** MATERIAL PROVIDED **
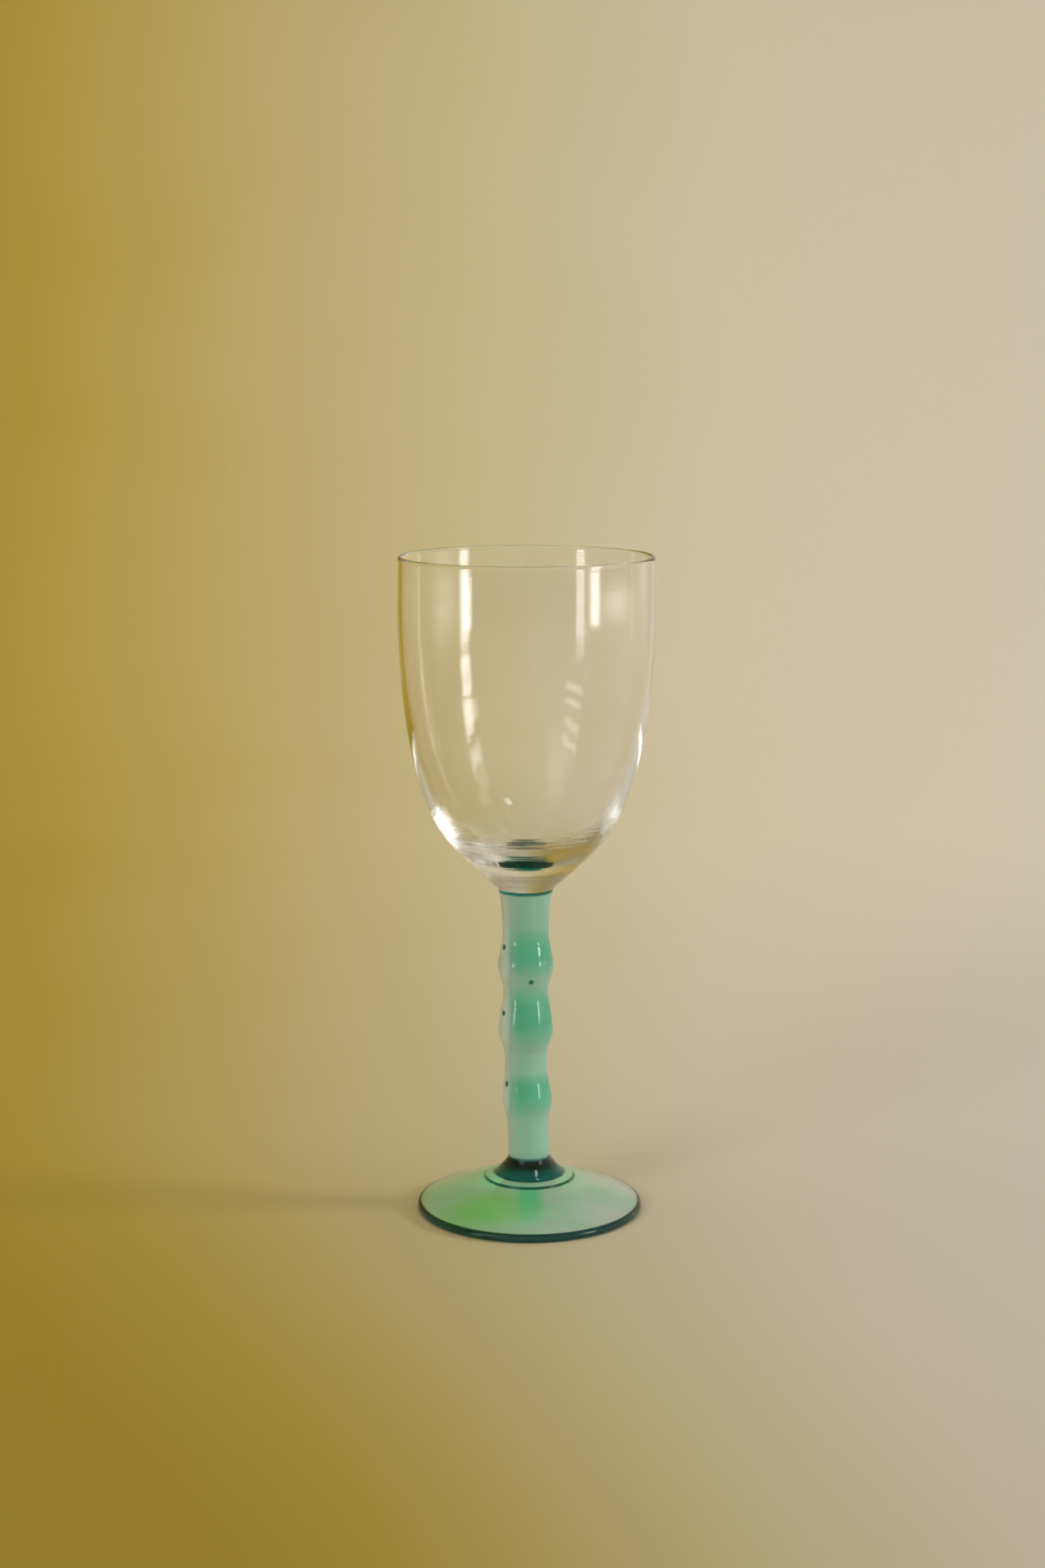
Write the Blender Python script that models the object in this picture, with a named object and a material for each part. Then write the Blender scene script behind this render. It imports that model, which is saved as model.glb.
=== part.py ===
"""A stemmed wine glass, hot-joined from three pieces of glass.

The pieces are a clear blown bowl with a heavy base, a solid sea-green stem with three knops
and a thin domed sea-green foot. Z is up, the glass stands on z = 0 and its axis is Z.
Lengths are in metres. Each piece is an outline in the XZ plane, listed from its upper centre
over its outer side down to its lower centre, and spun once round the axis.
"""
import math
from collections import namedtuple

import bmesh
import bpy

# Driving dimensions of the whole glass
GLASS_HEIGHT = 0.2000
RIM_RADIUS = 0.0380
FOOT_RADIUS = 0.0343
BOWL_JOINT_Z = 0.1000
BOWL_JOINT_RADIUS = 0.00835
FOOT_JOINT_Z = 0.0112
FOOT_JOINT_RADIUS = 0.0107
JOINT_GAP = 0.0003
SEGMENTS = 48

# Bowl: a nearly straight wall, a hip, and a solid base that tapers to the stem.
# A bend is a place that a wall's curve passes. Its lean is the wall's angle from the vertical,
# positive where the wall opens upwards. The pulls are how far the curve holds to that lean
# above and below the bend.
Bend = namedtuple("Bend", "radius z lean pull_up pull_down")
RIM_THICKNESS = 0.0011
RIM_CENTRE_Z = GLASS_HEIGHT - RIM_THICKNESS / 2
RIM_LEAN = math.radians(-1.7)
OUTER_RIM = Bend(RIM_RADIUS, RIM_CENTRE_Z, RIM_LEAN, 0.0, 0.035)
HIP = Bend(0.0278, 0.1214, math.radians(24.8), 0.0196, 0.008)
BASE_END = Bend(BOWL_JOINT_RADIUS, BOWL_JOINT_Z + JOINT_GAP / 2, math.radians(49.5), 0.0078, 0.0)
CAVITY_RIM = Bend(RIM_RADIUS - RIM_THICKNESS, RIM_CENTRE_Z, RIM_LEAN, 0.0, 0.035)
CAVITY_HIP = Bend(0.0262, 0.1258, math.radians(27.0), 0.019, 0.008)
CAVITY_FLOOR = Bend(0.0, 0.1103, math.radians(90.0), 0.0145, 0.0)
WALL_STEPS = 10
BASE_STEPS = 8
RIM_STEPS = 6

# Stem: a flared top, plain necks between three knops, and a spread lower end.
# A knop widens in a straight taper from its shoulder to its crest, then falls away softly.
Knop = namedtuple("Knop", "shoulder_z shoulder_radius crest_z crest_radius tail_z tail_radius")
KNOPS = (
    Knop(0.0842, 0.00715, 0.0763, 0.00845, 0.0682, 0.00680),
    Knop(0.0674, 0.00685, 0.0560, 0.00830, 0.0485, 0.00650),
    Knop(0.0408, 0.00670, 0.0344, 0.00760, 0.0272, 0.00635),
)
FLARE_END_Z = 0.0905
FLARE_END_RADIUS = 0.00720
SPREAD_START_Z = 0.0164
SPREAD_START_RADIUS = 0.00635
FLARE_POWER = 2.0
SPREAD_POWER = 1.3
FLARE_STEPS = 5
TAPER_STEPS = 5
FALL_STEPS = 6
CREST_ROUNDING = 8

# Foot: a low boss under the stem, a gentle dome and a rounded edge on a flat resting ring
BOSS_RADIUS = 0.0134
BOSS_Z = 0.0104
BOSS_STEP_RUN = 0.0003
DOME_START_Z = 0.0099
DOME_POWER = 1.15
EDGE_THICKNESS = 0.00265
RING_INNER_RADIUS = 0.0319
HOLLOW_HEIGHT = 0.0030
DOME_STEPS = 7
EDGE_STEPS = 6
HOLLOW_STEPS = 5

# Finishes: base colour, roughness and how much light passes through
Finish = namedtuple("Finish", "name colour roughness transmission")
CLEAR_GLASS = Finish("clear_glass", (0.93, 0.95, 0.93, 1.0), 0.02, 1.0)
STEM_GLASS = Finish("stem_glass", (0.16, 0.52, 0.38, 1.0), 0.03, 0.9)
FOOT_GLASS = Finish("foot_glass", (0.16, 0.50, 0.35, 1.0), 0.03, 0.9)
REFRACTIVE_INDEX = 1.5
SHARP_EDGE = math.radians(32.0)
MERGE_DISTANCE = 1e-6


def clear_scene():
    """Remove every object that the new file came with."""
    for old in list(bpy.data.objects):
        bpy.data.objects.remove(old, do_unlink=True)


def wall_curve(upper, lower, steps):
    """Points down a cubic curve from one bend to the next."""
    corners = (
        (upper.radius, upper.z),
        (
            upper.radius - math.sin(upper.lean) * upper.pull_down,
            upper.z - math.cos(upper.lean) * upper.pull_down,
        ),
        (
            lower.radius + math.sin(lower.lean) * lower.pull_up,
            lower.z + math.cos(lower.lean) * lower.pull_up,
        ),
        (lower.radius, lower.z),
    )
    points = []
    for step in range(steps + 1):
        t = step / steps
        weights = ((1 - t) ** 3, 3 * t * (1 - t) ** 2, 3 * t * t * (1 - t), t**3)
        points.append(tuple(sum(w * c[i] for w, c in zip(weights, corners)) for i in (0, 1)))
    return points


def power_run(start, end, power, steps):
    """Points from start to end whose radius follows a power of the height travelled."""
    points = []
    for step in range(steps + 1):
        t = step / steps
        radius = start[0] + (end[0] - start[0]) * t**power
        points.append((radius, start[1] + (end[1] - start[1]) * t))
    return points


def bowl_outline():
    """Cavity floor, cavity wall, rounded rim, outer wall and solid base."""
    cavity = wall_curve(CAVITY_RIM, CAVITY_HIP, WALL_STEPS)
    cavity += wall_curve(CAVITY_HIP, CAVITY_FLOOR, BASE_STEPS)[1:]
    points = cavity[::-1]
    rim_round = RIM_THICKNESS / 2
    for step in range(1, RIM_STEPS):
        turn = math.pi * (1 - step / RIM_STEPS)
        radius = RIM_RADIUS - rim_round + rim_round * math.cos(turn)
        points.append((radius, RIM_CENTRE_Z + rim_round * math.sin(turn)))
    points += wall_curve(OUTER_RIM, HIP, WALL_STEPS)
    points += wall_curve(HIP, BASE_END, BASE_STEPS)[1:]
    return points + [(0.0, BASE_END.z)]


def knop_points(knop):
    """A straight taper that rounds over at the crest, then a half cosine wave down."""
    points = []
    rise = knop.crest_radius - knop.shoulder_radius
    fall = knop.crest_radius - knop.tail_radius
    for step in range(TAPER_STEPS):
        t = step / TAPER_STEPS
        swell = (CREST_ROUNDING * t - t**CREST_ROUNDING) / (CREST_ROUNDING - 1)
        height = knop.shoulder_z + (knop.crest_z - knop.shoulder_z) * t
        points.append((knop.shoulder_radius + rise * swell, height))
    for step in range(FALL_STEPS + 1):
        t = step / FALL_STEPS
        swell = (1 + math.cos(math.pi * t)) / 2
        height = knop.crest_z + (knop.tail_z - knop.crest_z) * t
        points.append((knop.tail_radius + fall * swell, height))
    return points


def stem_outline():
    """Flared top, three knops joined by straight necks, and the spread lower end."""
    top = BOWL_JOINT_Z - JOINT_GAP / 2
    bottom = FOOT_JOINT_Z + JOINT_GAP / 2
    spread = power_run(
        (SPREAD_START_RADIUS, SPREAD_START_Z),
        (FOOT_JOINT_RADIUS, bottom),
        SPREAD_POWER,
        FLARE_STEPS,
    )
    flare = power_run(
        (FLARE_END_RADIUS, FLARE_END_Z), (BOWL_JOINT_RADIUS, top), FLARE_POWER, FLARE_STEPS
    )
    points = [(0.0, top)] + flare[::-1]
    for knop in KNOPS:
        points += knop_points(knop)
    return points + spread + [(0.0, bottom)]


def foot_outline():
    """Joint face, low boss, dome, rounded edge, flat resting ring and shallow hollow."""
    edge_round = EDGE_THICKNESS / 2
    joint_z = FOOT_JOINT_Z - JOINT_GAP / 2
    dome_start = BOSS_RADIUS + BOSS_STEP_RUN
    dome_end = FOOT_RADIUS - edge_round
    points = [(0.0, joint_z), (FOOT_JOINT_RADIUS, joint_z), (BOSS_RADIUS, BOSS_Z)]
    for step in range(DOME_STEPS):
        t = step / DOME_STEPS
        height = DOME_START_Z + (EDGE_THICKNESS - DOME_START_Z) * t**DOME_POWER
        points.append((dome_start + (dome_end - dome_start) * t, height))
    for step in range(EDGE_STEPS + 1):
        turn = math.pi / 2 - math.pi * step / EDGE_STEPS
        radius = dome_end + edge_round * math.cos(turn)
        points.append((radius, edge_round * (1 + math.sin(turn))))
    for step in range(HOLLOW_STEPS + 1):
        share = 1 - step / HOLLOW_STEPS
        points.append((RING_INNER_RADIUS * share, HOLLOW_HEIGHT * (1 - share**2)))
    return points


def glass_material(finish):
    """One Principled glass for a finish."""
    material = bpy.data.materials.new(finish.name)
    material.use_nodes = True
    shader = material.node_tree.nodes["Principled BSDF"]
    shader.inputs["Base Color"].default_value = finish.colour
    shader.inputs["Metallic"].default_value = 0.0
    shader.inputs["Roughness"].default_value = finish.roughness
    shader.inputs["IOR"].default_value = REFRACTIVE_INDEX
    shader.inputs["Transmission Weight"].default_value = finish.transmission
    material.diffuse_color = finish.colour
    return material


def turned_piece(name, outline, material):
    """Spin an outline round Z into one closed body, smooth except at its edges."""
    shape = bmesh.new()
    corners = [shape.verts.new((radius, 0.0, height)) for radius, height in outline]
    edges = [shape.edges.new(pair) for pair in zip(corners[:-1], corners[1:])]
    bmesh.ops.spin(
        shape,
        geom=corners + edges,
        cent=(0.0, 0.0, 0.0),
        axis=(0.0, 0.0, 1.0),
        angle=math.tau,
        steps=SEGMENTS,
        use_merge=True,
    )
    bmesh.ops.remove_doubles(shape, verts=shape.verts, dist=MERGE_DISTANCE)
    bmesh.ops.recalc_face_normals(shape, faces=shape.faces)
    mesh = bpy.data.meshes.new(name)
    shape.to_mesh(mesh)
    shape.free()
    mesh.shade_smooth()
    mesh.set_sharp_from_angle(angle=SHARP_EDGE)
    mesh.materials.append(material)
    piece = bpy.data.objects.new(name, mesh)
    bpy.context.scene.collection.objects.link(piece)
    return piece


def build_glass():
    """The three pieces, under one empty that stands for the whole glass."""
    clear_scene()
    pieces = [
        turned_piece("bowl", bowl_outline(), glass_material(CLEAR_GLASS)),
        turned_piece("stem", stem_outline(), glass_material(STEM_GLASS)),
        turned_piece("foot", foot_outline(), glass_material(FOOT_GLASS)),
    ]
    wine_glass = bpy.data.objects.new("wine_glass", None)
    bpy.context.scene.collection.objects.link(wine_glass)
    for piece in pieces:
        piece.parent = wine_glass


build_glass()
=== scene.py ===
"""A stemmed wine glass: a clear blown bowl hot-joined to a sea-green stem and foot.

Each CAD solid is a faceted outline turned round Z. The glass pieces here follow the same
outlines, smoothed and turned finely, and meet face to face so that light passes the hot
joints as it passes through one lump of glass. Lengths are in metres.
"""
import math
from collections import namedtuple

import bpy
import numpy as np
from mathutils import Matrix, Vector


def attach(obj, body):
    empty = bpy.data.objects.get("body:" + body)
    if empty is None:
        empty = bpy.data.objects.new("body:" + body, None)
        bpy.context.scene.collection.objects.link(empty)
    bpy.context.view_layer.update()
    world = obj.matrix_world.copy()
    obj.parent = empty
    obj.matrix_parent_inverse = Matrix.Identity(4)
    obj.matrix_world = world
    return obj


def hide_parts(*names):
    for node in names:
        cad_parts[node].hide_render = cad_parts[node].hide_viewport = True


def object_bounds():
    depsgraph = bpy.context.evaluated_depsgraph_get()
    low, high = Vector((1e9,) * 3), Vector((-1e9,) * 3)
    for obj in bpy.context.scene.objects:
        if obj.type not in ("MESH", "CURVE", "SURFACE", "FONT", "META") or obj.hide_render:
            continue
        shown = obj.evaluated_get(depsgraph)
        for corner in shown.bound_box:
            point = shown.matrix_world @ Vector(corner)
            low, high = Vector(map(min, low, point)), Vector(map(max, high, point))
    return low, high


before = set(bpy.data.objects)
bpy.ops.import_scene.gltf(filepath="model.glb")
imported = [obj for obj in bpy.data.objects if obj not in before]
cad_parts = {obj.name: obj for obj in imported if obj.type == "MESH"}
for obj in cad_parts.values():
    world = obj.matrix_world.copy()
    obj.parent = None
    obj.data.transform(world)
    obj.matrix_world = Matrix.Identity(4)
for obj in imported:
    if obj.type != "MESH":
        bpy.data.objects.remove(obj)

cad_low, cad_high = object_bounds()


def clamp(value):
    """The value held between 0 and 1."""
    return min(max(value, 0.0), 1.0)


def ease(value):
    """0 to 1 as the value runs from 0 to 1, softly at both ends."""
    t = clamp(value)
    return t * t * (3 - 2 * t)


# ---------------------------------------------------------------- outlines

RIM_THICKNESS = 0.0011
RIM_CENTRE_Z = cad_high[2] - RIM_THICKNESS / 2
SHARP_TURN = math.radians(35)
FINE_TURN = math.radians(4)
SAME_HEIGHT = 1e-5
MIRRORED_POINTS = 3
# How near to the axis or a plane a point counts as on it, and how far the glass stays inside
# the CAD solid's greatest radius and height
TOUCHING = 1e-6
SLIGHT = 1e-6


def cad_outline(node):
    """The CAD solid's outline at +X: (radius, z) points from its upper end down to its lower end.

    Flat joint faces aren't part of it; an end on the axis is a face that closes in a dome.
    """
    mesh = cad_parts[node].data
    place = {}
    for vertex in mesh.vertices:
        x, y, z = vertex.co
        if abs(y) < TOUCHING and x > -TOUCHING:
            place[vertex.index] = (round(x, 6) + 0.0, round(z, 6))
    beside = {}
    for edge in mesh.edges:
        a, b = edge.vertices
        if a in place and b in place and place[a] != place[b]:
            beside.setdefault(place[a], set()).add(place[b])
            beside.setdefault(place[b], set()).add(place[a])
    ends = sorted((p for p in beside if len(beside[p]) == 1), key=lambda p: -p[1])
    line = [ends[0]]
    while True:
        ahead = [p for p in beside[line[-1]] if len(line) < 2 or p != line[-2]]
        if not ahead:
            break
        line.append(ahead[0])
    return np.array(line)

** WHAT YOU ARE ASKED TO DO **
Everything from the line with "piece = bpy.data.objects.new(name, mesh)" through the line with "bpy.context.scene.collection.objects.link(empty)", both ends included, should be repeated exactly; nothing else should appear.

** TASK RESPONSE **
    piece = bpy.data.objects.new(name, mesh)
    bpy.context.scene.collection.objects.link(piece)
    return piece


def build_glass():
    """The three pieces, under one empty that stands for the whole glass."""
    clear_scene()
    pieces = [
        turned_piece("bowl", bowl_outline(), glass_material(CLEAR_GLASS)),
        turned_piece("stem", stem_outline(), glass_material(STEM_GLASS)),
        turned_piece("foot", foot_outline(), glass_material(FOOT_GLASS)),
    ]
    wine_glass = bpy.data.objects.new("wine_glass", None)
    bpy.context.scene.collection.objects.link(wine_glass)
    for piece in pieces:
        piece.parent = wine_glass


build_glass()
=== scene.py ===
"""A stemmed wine glass: a clear blown bowl hot-joined to a sea-green stem and foot.

Each CAD solid is a faceted outline turned round Z. The glass pieces here follow the same
outlines, smoothed and turned finely, and meet face to face so that light passes the hot
joints as it passes through one lump of glass. Lengths are in metres.
"""
import math
from collections import namedtuple

import bpy
import numpy as np
from mathutils import Matrix, Vector


def attach(obj, body):
    empty = bpy.data.objects.get("body:" + body)
    if empty is None:
        empty = bpy.data.objects.new("body:" + body, None)
        bpy.context.scene.collection.objects.link(empty)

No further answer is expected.